Vulture is extinct from Tripura

Agartala: Vulture which were seen in abundance in Tripura have now become extinct for about a decade due to scarcity of food, official sources said.

Deputy conservator of Forest, Prasenjit Biswas , who is also a famous ornithologist of the state said ,natures most effective cleaning machine has almost disappeared from the skyline of Tripura.

Biwas,who authored a book titled as The Last Flight of the Vulture said, “I have been watching birds for the last 20 years in the state, but, have not spotted a single vulture in last ten years.
Tripura had plenty of vultures earlier, he said adding many birds used to sit in the twigs of a tall tree near my house.

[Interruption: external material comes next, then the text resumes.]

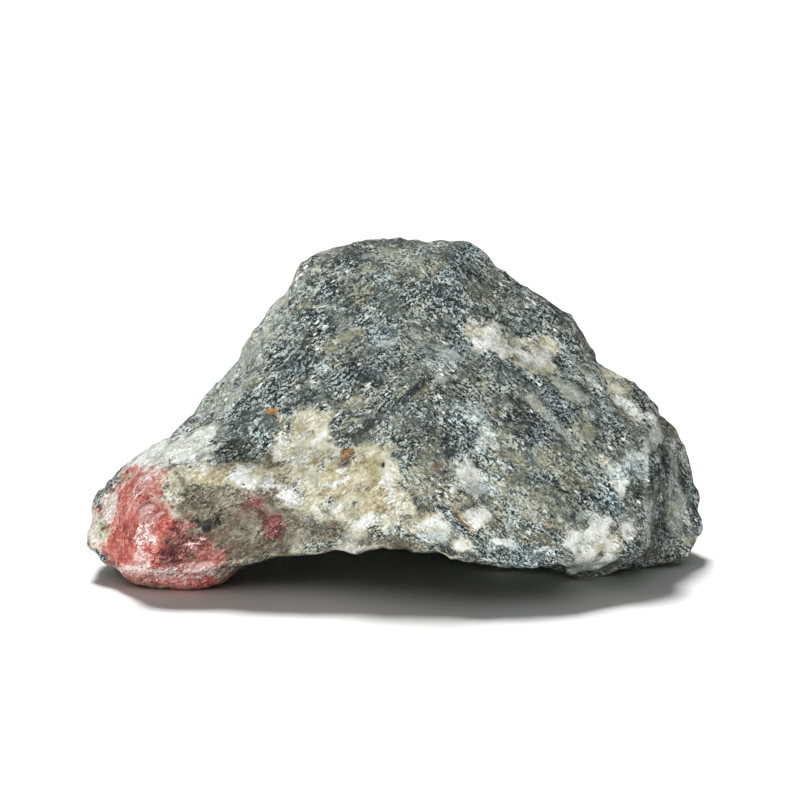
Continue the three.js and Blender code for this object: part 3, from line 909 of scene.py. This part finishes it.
# Each mineral's dark, middle and light grains, how much of its tone is speckle (the rest is
# mottle) and its contrast, in the order in which they lie over each other.
GROUND = ((28, 34, 35), (96, 102, 98), (206, 212, 206), 0.9, 1.0)
MINERALS = {
    "olive": ((44, 44, 33), (116, 117, 99), (194, 194, 178), 0.85, 1.0),
    "steel": ((26, 35, 37), (90, 102, 104), (204, 214, 214), 0.9, 1.0),
    "dark": ((20, 25, 26), (58, 66, 66), (178, 186, 184), 0.9, 1.0),
    "beige": ((84, 84, 69), (147, 148, 131), (208, 208, 194), 0.75, 1.0),
    "ash": ((94, 99, 94), (154, 158, 151), (214, 217, 211), 0.6, 1.1),
    "frost": ((96, 106, 106), (176, 184, 182), (242, 247, 245), 0.6, 1.1),
    "clay": ((56, 54, 42), (118, 114, 95), (184, 180, 162), 0.45, 1.3),
    "cream": ((124, 119, 94), (196, 194, 169), (234, 233, 216), 0.35, 1.3),
    "tan": ((122, 110, 76), (174, 164, 128), (212, 204, 174), 0.3, 1.3),
    "white": ((148, 149, 138), (214, 216, 209), (250, 251, 248), 0.35, 1.4),
    "brown": ((62, 50, 38), (110, 96, 80), (158, 147, 128), 0.45, 1.2),
    "rose": ((122, 56, 48), (186, 112, 100), (232, 182, 171), 0.3, 1.3),
    "red": ((108, 40, 34), (172, 80, 70), (228, 158, 146), 0.35, 1.3),
    "maroon": ((48, 22, 22), (102, 57, 54), (170, 114, 108), 0.45, 1.2),
    "pearl": ((150, 132, 120), (204, 192, 182), (242, 236, 230), 0.5, 1.4),
    "petal": ((150, 86, 82), (202, 156, 150), (248, 232, 228), 0.6, 1.5),
    "rust": ((110, 74, 40), (164, 120, 74), (204, 168, 124), 0.4, 1.2),
    "black": ((24, 26, 22), (46, 48, 42), (84, 86, 78), 0.5, 1.0),
}

# The grey minerals, down to this one, are tinted by these factors where cool and where warm.
LAST_GREY = "frost"
COOL_TINT = (0.93, 1.0, 1.04, 1.0)
WARM_TINT = (1.03, 1.0, 0.92, 1.0)
# A painted glint: single grains made near white, as if catching the light.
GLINT_COLOUR = (240, 243, 240)

# The grain's fractal noises: scale, detail and roughness.
NOISES = {
    "mottle": (620, 5, 0.72),
    "fine": (4200, 2, 0.8),
    "slow": (260, 3, 0.6),
    "lively": (420, 4, 0.6),
    "ragged": (1000, 5, 0.8),
    "warm": (300, 5, 0.68),
}
NOISE_RANGE = (0.3, 0.7)
FINE_RANGE = (0.25, 0.75)
FLAKE_SCALE = 4300
FLAKE_STRETCH = (2.0, 1.2, 0.8)
RISING_SLANT = 35
FALLING_SLANT = -40
# The flakes' slant changes over where SIDE_SLOPE times x, in metres, plus slow is in this range.
SIDE_SLOPE = 30.0
TURN_RANGE = (0.47, 0.53)
SINGLE_SCALE = 7000
SPECKLE_SHARES = {"fine": 0.26, "flake": 0.36, "single": 0.38}
LIVELY_GAIN = {"From Min": -0.13, "From Max": 0.13, "To Min": 0.9, "To Max": 3.8}
SLOW_TONE = 0.9
# Where the painted glints fall: the chosen grains, in the lively places.
GLINT_RANGE = (0.965, 0.972)
GLINT_PLACES = (0.46, 0.56)
HUE_SHARE = 0.12
WARMTH_RANGE = (0.42, 0.58)
# How far a cover shifts the ragged noise, and the range of it in which a mineral's edge fades.
COVER_GAIN = 1.5
EDGE_RANGE = (0.25, 0.75)
BUMP = {"Strength": 0.4, "Distance": 0.0003}
ROUGHNESS = {"To Min": 0.85, "To Max": 0.5}
SHINE = 0.35


def add(tree, kind, sockets=None, **settings):
    """Puts a node in the tree. Each socket, by name or number, gets a value or another's output."""
    node = tree.nodes.new(kind)
    for name, value in settings.items():
        setattr(node, name, value)
    for name, value in (sockets or {}).items():
        if isinstance(value, bpy.types.NodeSocket):
            tree.links.new(value, node.inputs[name])
        else:
            node.inputs[name].default_value = value
    return node


def new_group(name, inputs, outputs):
    """An empty shader node group with these named sockets, and its input and output nodes."""
    group = bpy.data.node_groups.new(name, "ShaderNodeTree")
    for in_out, sockets in (("INPUT", inputs), ("OUTPUT", outputs)):
        for label, kind in sockets.items():
            group.interface.new_socket(label, in_out=in_out, socket_type="NodeSocket" + kind)
    return group, group.nodes.new("NodeGroupInput"), group.nodes.new("NodeGroupOutput")


def maths(tree, operation, first, second=0.0, third=0.0):
    """One Math node's output."""
    sockets = {0: first, 1: second, 2: third}
    return add(tree, "ShaderNodeMath", sockets, operation=operation).outputs[0]


def stretch(tree, value, low, high, smooth=False):
    """The value carried from low..high to 0..1 and held there."""
    kind = "SMOOTHSTEP" if smooth else "LINEAR"
    node = add(tree, "ShaderNodeMapRange", {"Value": value, "From Min": low, "From Max": high},
               interpolation_type=kind)
    return node.outputs["Result"]


def blend(tree, factor, below, over, **settings):
    """Two colours mixed: the factor is the share of the second."""
    return add(tree, "ShaderNodeMix", {"Factor": factor, 6: below, 7: over},
               data_type="RGBA", **settings).outputs[2]


def cell_numbers(tree, place, scale):
    """Grains of this scale, each with three random numbers of its own."""
    cells = add(tree, "ShaderNodeTexVoronoi", {"Vector": place, "Scale": scale})
    return add(tree, "ShaderNodeSeparateColor", {0: cells.outputs["Color"]}).outputs


def flakes(tree, place, slant):
    """Flat grains that lie along lines turned by this angle in the front view."""
    turned = add(tree, "ShaderNodeMapping", {
        "Vector": place, "Rotation": (0, math.radians(-slant), 0), "Scale": FLAKE_STRETCH},
        vector_type="TEXTURE").outputs[0]
    return cell_numbers(tree, turned, FLAKE_SCALE)


def grain_group():
    """Sugary grain. Mottle is fractal noise from 1.5 mm down. Speckle is fine noise, grains and
    slanted flakes a fifth of a millimetre wide, lively in some places and calm in others, on a
    slow change of tone. Break is for ragged edges, Glint for painted glints, single grains made
    near white as if catching the light, and Warmth for brownish places, which are the calmer
    ones, and bluish ones."""
    group, entry, leave = new_group(
        "sugary_grain", {"Vector": "Vector"},
        {"Mottle": "Float", "Speckle": "Float", "Break": "Float", "Glint": "Float",
         "Warmth": "Float", "Height": "Float"})
    place = entry.outputs["Vector"]
    mottle, fine, slow, lively, ragged, warm = (
        add(group, "ShaderNodeTexNoise", {
            "Vector": place, "Scale": scale, "Detail": detail, "Roughness": roughness}).outputs[0]
        for scale, detail, roughness in NOISES.values())
    side = add(group, "ShaderNodeSeparateXYZ", {0: place}).outputs[0]
    turn = stretch(group, maths(group, "MULTIPLY_ADD", side, SIDE_SLOPE, slow), *TURN_RANGE)
    rising = flakes(group, place, RISING_SLANT)
    falling = flakes(group, place, FALLING_SLANT)
    flake, chosen, hue = (add(group, "ShaderNodeMix", {
        "Factor": turn, 2: rising[channel], 3: falling[channel]}).outputs[0]
        for channel in range(3))
    single = cell_numbers(group, place, SINGLE_SCALE)[0]
    small = stretch(group, fine, *FINE_RANGE)
    raw = maths(group, "ADD", maths(group, "MULTIPLY", small, SPECKLE_SHARES["fine"]),
                maths(group, "ADD", maths(group, "MULTIPLY", flake, SPECKLE_SHARES["flake"]),
                      maths(group, "MULTIPLY", single, SPECKLE_SHARES["single"])))
    gain = add(group, "ShaderNodeMapRange", {
        "Value": maths(group, "SUBTRACT", lively, warm), **LIVELY_GAIN}).outputs[0]
    lifted = maths(group, "MULTIPLY_ADD", maths(group, "SUBTRACT", raw, 0.5), gain, 0.5)
    tone = maths(group, "MULTIPLY_ADD", maths(group, "SUBTRACT", slow, 0.5), SLOW_TONE, lifted)
    glint = maths(group, "MULTIPLY", stretch(group, chosen, *GLINT_RANGE),
                  stretch(group, lively, *GLINT_PLACES))
    warmth = maths(group, "MULTIPLY_ADD", maths(group, "SUBTRACT", hue, 0.5), HUE_SHARE, warm)
    for label, value in (("Mottle", stretch(group, mottle, *NOISE_RANGE)), ("Speckle", tone),
                         ("Break", stretch(group, ragged, *NOISE_RANGE)), ("Glint", glint),
                         ("Warmth", stretch(group, warmth, *WARMTH_RANGE)), ("Height", raw)):
        group.links.new(value, leave.inputs[label])
    return group


def mineral_group():
    """One mineral laid over what is below it. Its tone is the mottle and the speckle mixed by its
    fineness and brought back to full contrast; its own dark, middle and light grains follow the
    tone, and the ragged noise breaks its edge."""
    group, entry, leave = new_group(
        "mineral",
        {"Below": "Color", "Cover": "Float", "Mottle": "Float", "Speckle": "Float",
         "Break": "Float", "Fineness": "Float", "Contrast": "Float",
         "Dark": "Color", "Middle": "Color", "Light": "Color"},
        {"Color": "Color"})
    inside = entry.outputs
    mixed = add(group, "ShaderNodeMix", {
        "Factor": inside["Fineness"], 2: inside["Mottle"], 3: inside["Speckle"]}).outputs[0]
    tone = maths(group, "MULTIPLY_ADD", maths(group, "SUBTRACT", mixed, 0.5),
                 inside["Contrast"], 0.5)
    lower = blend(group, stretch(group, tone, 0.0, 0.5), inside["Dark"], inside["Middle"])
    upper = blend(group, stretch(group, tone, 0.5, 1.0), lower, inside["Light"])
    broken = maths(group, "ADD", inside["Break"],
                   maths(group, "MULTIPLY_ADD", inside["Cover"], COVER_GAIN, -COVER_GAIN / 2))
    share = stretch(group, broken, *EDGE_RANGE, smooth=True)
    group.links.new(blend(group, share, inside["Below"], upper), leave.inputs["Color"])
    return group


def stone_material():
    """The stone: its ground and every mineral over it, with painted glints except on the clay, dull,
    with the grain as its bump.
    """
    material = bpy.data.materials.new("tugtupite_stone")
    material.use_nodes = True
    tree = material.node_tree
    shader = tree.nodes["Principled BSDF"]
    place = tree.nodes.new("ShaderNodeTexCoord").outputs["Object"]
    grain = add(tree, "ShaderNodeGroup", {"Vector": place}, node_tree=grain_group())
    mineral = mineral_group()
    below = (0.0, 0.0, 0.0, 1.0)
    for name, (dark, middle, light, fineness, contrast) in (("ground", GROUND), *MINERALS.items()):
        cover = 1.0
        if name in MINERALS:
            cover = add(tree, "ShaderNodeAttribute", attribute_name=name).outputs["Fac"]
        layer = add(tree, "ShaderNodeGroup", {
            "Below": below, "Cover": cover, "Fineness": fineness, "Contrast": contrast,
            "Dark": screen_colour(*dark), "Middle": screen_colour(*middle),
            "Light": screen_colour(*light),
            **{label: grain.outputs[label] for label in ("Mottle", "Speckle", "Break")}},
            node_tree=mineral)
        below = layer.outputs["Color"]
        if name == LAST_GREY:
            tint = blend(tree, grain.outputs["Warmth"], COOL_TINT, WARM_TINT)
            below = blend(tree, 1.0, below, tint, blend_type="MULTIPLY")
    dull = add(tree, "ShaderNodeAttribute", attribute_name="clay").outputs["Fac"]
    # Painted glints: near-white single grains, none where the clay lies.
    glint_share = maths(tree, "MULTIPLY", grain.outputs["Glint"], maths(tree, "SUBTRACT", 1.0, dull))
    glinted = blend(tree, glint_share, below, screen_colour(*GLINT_COLOUR))
    tree.links.new(glinted, shader.inputs["Base Color"])
    bump = add(tree, "ShaderNodeBump", {"Height": grain.outputs["Height"], **BUMP})
    tree.links.new(bump.outputs[0], shader.inputs["Normal"])
    rough = add(tree, "ShaderNodeMapRange", {"Value": grain.outputs["Speckle"], **ROUGHNESS})
    tree.links.new(rough.outputs["Result"], shader.inputs["Roughness"])
    shader.inputs["Specular IOR Level"].default_value = SHINE
    return material


# ---- the studio -------------------------------------------------------------
FLOOR_HALF = 2.0
FLOOR_COLOUR = (0.92, 0.92, 0.92, 1)
FLOOR_ROUGHNESS = 0.9
GLOW_COLOUR = (1, 1, 1, 1)
GLOW_STRENGTH = 0.04


def lay_floor():
    """A plain pale floor, level with the stone's lowest point."""
    mesh = bpy.data.meshes.new("floor")
    corners = [(-1, -1), (1, -1), (1, 1), (-1, 1)]
    mesh.from_pydata([(x * FLOOR_HALF, y * FLOOR_HALF, 0) for x, y in corners], [], [(0, 1, 2, 3)])
    floor = bpy.data.objects.new("floor", mesh)
    bpy.context.collection.objects.link(floor)
    material = bpy.data.materials.new("pale_floor")
    material.use_nodes = True
    shader = material.node_tree.nodes["Principled BSDF"]
    shader.inputs["Base Color"].default_value = FLOOR_COLOUR
    shader.inputs["Roughness"].default_value = FLOOR_ROUGHNESS
    mesh.materials.append(material)
    return floor


# Each light: where it shines from (right, away, up), its power, how wide it looks in degrees and
# what it lights: the stone, the floor or both.
LIGHTS = {
    "back_left_on_floor": ((-0.14, 0.52, 0.84), 3.9, 13, "floor"),
    "back_left_on_stone": ((-0.36, 0.60, 0.74), 1.8, 24, "stone"),
    "overhead": ((-0.10, 0.10, 0.99), 0.5, 110, "both"),
    "front_on_stone": ((-0.24, -0.87, 0.33), 2.5, 30, "stone"),
}


def light_studio(**things):
    """The lights: from behind on the left, one for the floor and one for the stone; a wide soft
    one overhead; a soft one from the front for the stone; and a faint even glow."""
    for name, (way, power, angle, lit) in LIGHTS.items():
        light = bpy.data.lights.new(name, "SUN")
        light.energy = power
        light.angle = math.radians(angle)
        lamp = bpy.data.objects.new(name, light)
        lamp.rotation_euler = Vector(way).to_track_quat("Z", "Y").to_euler()
        bpy.context.collection.objects.link(lamp)
        if lit in things:
            only = bpy.data.collections.new("lit_by_" + name)
            only.objects.link(things[lit])
            lamp.light_linking.receiver_collection = only
    world = bpy.data.worlds.new("studio")
    world.use_nodes = True
    glow = world.node_tree.nodes["Background"]
    glow.inputs["Color"].default_value = GLOW_COLOUR
    glow.inputs["Strength"].default_value = GLOW_STRENGTH
    bpy.context.scene.world = world
    bpy.context.scene.view_settings.view_transform = "Standard"


place_camera()
floor = lay_floor()

stone = make_stone()
stone.data.materials.append(stone_material())
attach(stone, "root")
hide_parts(NODE_NAME)
light_studio(stone=stone, floor=floor)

“The cause for disappearance of the feathered scavengers may be due to lack of food and human encroachment into their habitats,” he told

“Now they are not getting their natural foods because human bodies are hardly dumped in the open and animal carcasses are safely disposed off. This has deprived the vultures of their natural food”, he added.
Forest officials said not only in Tripura, the vulture population had declined by catastrophic 97 percent in the past decade throughout the world.

In Gujarat and Maharashtra, the domestic cattle’s are given a veterinary medicine-Declofena, along with diet. The vultures die when they consume the carcasses of such animals.

This fact came into light in 2001 when Gujarat and Maharashtra Government conducted a research , officials said.

However, Biswas said, Declofena is not used in Tripura, even as the vultures have disappeared from the skyline. He said , he is conducting further researches why vultures in the state faced extension.

The ornithologist said that due to consum on of carcasses effected by declofena, the shells of the eggs of vultures become thin and young birds die within the shell.

Large flocks of vultures used to be sighted on the vast Dammbur lake in South Tripura district as a good number of animal carcasses were available in the lake and adjacent deep forest .

The Sipahijala sanctuary in West Tripura district and Rudrasagar lake in Melaghar of the same district were the abodes of vultures, but no “Patient bird” is now sighted there.

Biswas said, Tripura Government had ventured for conservation breeding in Sipaheejala sanctuary two years ago, but adequate funds were not released by the Zoo Authority of India on the plea that one such project was launched at Pinjore at Haryana. Very recently, a pair of vulture was born at

Pinjore in captive breeding, Biswas said adding Royal Society for Protection of Birds have named those vultures as phoenix.